До революции с плодами из этого сада (да поначалу и после революции) поступали так: продавали их или сдавали на перерабатывающий завод, где изготовляли консервы. Теперь же этим заниматься некому: деревня вымерла. Осталось всего человек сто (в былые времена насчитывалось более тысячи), да и то лишь старики и старушки, доживающие свой век. На широкой, поросшей травой улице не увидишь играющих ребятишек, не услышишь их звонких голосов. А в пору моего детства летними вечерами здесь, взявшись за руки, шеренгами ходили принаряженные парни и девушки. Под залихватскую мелодию гармоники пели знаменитые «саратовские страдания» – частушки. Потом на пятачке отплясывали до утренней зари, а с первыми лучами солнца опять шли в поле.

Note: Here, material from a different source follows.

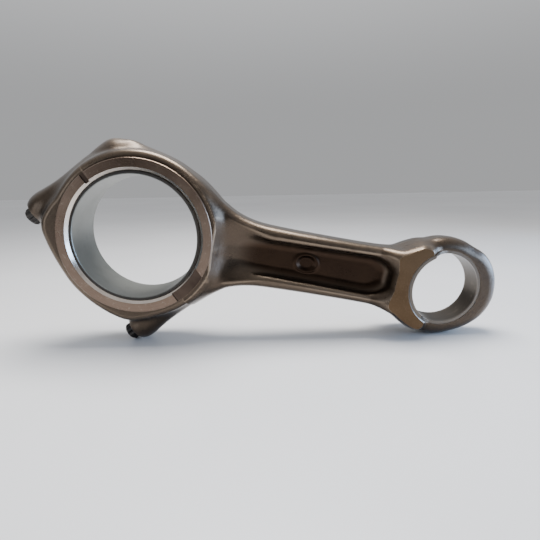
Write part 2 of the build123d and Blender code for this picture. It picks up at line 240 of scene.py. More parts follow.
def shank_pocket(u, v, w):
    """The hollow on each side of the web, with the oval forging mark standing in the front one.

    Towards the big end the floor rises and the sides lie back, so that the hollow fades out.
    """
    depth = np.abs(w)
    floor = curve(np.hypot(u, v), POCKET_FLOOR)
    spread = 0.18 + 0.9 * ease(u, *POCKET_FADE)
    wall = (np.abs(v) - curve(u, POCKET_EDGE) - spread * (depth - floor)) / np.sqrt(1 + spread ** 2)
    end = (u - POCKET_END - 0.17 * (depth - WEB_HALF)) / 1.5
    oval = np.hypot((u - MARK_AT) / MARK_STRETCH, v) - MARK_R
    mark = MARK_RAISED * np.exp(-(oval / 1.3) ** 2) - MARK_SUNK * np.clip(-oval / 3, 0, 1) ** 2
    return both(both(wall, end, 13.0), floor + mark * (w > 0) - depth, 7.0)


def under_pads(u, v, w):
    """Keeps forged skin below the turned thrust pads."""
    return np.abs(w) - RING_HALF - 0.6 * np.maximum(np.hypot(u, v) - THRUST_R - 2.0, 0)


def rod_forging(u, v, w):
    """The rod as forged, before machining."""
    b, p = joint_axes(u, v)
    solid = either(big_end_ring(u, v, w), shank(u, v, w), 7.0)
    for side, (offset, _) in BOLTS.items():
        column = both(np.hypot(p - side * offset, w) - BOSS_R, b - BOSS_TOP, 9.5)
        solid = either(solid, both(column, -BOSS_FOOT - b, 2.0), 9.0)
    crest = both(p - CREST_TOP, CREST_SLOPE[0] * u + CREST_SLOPE[1] * v - CREST_REACH, 16.0)
    crest = both(both(crest, np.abs(w) - BOSS_R, 9.0), CREST_LOW - v, 8.0)
    solid = either(solid, crest, 5.0)
    solid = either(solid, small_eye(u, v, w), 8.0)
    pocket_edge_r = 3.2 + 3.0 * ease(u, 112, 70) + 2.0 * ease(u, 192, 208)
    solid = both(solid, -shank_pocket(u, v, w), pocket_edge_r)
    solid = np.maximum(solid, under_pads(u, v, w))
    return np.maximum(solid, -STOCK - b)


def cap_forging(u, v, w):
    """The cap as forged, before machining."""
    b, p = joint_axes(u, v)
    angle = np.degrees(np.arctan2(np.abs(p), -b))
    edge = np.where(p > 0, curve(angle, CAP_EDGE_HIGH), curve(angle, CAP_EDGE_LOW))
    solid = big_end_ring(u, v, w, edge)
    for side, (offset, seat) in BOLTS.items():
        column = np.hypot(p - side * offset, w) - curve(-b * KNOB_SEAT / seat, KNOB_EDGE)
        column = both(both(column, b - BOSS_FOOT, 2.0), -b - seat - KNOB_STOCK, 3.0)
        solid = either(solid, column, 7.0 + 1.5 * side)
    return np.maximum(np.maximum(solid, under_pads(u, v, w)), b - STOCK)


# ---------------------------------------------------------------- meshes
def to_frame(points):
    """Rod coordinates in millimetres to the shared frame in metres."""
    u, v, w = points.T
    c, s = math.cos(LEAN), math.sin(LEAN)
    return np.stack([u * c + v * s, -w, v * c - u * s], 1) * MM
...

Если теперь Студенка почти что вымерла, то соседние деревни Ивановка и Журавка вообще исчезли с лица земли (Студенка ныне именуется Студен-Ивановка[17]).

Невольными свидетелями окончательного угасания Журавки стала я с моими спутниками 3 мая 1993 года. Тем вечером мы пошли прогуляться в сторону опустевшей Журавки, которая прежде совсем близко подходила к студенковской околице. Мы присели на крылечко одинокого заколоченного домика, уютно расположившегося в саду, любовались закатом, вдыхали аромат степных трав и слушали звонкие трели соловья. А на следующий день по Студенке мимо нас проехали на грузовике из города дюжие мужики и по бревнышку разобрали дом. Оказалось, купили его на бревна за два цветных телевизора. На этом и завершилась история существования деревни Журавка, ибо тот дом был последним уцелевшим среди вакханалии разрушения. Зарастет теперь деревня травой, и следов от изб не сыщешь.

Запомнилось, как в тот приезд – увы, последний – сижу я на лавочке у избы, стоящей на отлете, на бугре, и смотрю, как вдали на горизонте угасает майская вечерняя заря, как над дорогим моему сердцу садом тучей вьются птицы – вороны и галки, устраиваясь на ночлег в ветвях старых деревьев. Гомона мне их не слышно, но он, знакомый с детства, звучит в ушах. Какое-то непередаваемое словами чувство – приятное и вместе с тем невыразимо грустное – поднимается из глубин души. Как все преходяще в этом мире! Никого уже нет в живых из близких, дорогих моему сердцу людей, да и сама я уже подхожу к последней, завершающей черте жизни.

Заря погасла, птицы закончили свое кружение, угомонились, сгустившиеся сумерки поглотили очертания сада, и я поднимаюсь со скамьи и иду в избу – возвращаюсь в настоящий день.